Exercise brief.
Return every line of the material exactly.

Dataset items.

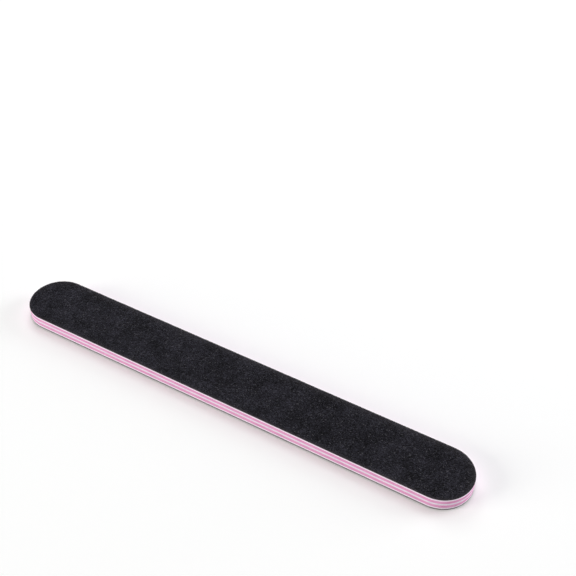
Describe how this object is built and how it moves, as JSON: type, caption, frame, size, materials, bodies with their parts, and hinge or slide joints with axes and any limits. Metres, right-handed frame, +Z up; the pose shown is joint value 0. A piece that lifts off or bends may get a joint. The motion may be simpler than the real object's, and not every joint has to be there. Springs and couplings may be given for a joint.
{
  "type": "emery board",
  "caption": "Double-sided emery board with round ends: grit paper bonded to each side of a foam and plastic laminate.",
  "frame": {"origin": "on the lower grit face, midway along and across the board", "axes": "+Z up out of the coarse grit face, +X along the board, +Y across it"},
  "size_m": [0.178, 0.022, 0.0051],
  "materials": {
    "grit": "matte",
    "resin": "matte",
    "paper": "matte",
    "adhesive": "satin",
    "foam": "matte",
    "core": "satin"
  },
  "bodies": {
    "root": {"coarse_grain_layer": "grit", "upper_resin_coat": "resin", "upper_backing_paper": "paper", "upper_paper_adhesive": "adhesive", "upper_foam": "foam", "upper_core_adhesive": "adhesive", "core_strip": "core", "lower_core_adhesive": "adhesive", "lower_foam": "foam", "lower_paper_adhesive": "adhesive", "lower_backing_paper": "paper", "lower_resin_coat": "resin", "fine_grain_layer": "grit"}
  },
  "joints": []
}
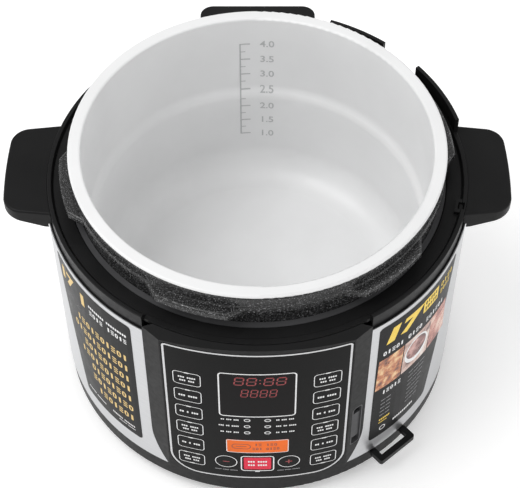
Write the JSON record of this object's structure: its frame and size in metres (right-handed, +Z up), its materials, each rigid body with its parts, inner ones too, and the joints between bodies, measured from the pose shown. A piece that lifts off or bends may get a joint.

Right answer.
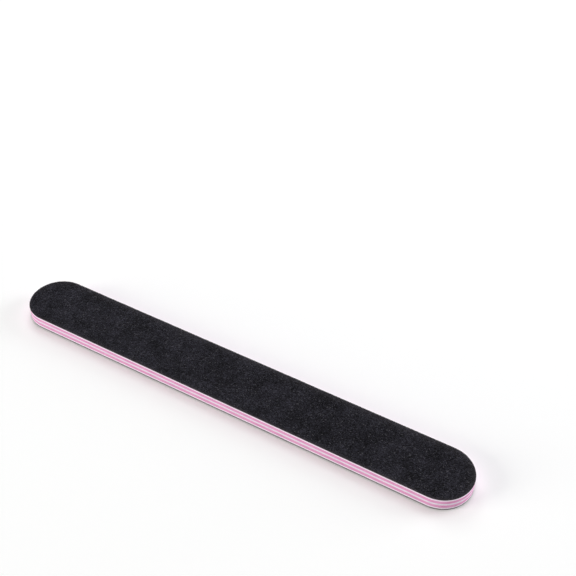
Describe how this object is built and how it moves, as JSON: type, caption, frame, size, materials, bodies with their parts, and hinge or slide joints with axes and any limits. Metres, right-handed frame, +Z up; the pose shown is joint value 0. A piece that lifts off or bends may get a joint. The motion may be simpler than the real object's, and not every joint has to be there. Springs and couplings may be given for a joint.
{
  "type": "emery board",
  "caption": "Double-sided emery board with round ends: grit paper bonded to each side of a foam and plastic laminate.",
  "frame": {"origin": "on the lower grit face, midway along and across the board", "axes": "+Z up out of the coarse grit face, +X along the board, +Y across it"},
  "size_m": [0.178, 0.022, 0.0051],
  "materials": {
    "grit": "matte",
    "resin": "matte",
    "paper": "matte",
    "adhesive": "satin",
    "foam": "matte",
    "core": "satin"
  },
  "bodies": {
    "root": {"coarse_grain_layer": "grit", "upper_resin_coat": "resin", "upper_backing_paper": "paper", "upper_paper_adhesive": "adhesive", "upper_foam": "foam", "upper_core_adhesive": "adhesive", "core_strip": "core", "lower_core_adhesive": "adhesive", "lower_foam": "foam", "lower_paper_adhesive": "adhesive", "lower_backing_paper": "paper", "lower_resin_coat": "resin", "fine_grain_layer": "grit"}
  },
  "joints": []
}
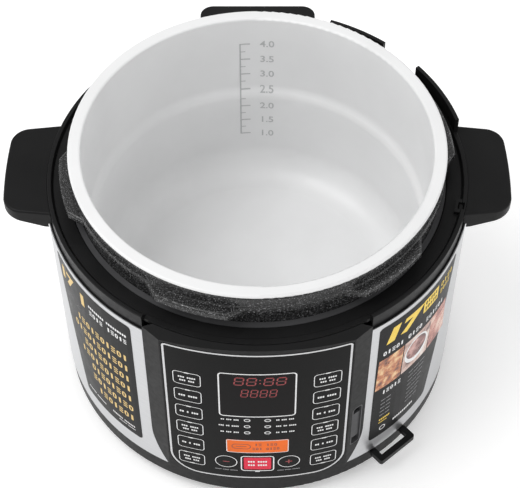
Write the JSON record of this object's structure: its frame and size in metres (right-handed, +Z up), its materials, each rigid body with its parts, inner ones too, and the joints between bodies, measured from the pose shown. A piece that lifts off or bends may get a joint.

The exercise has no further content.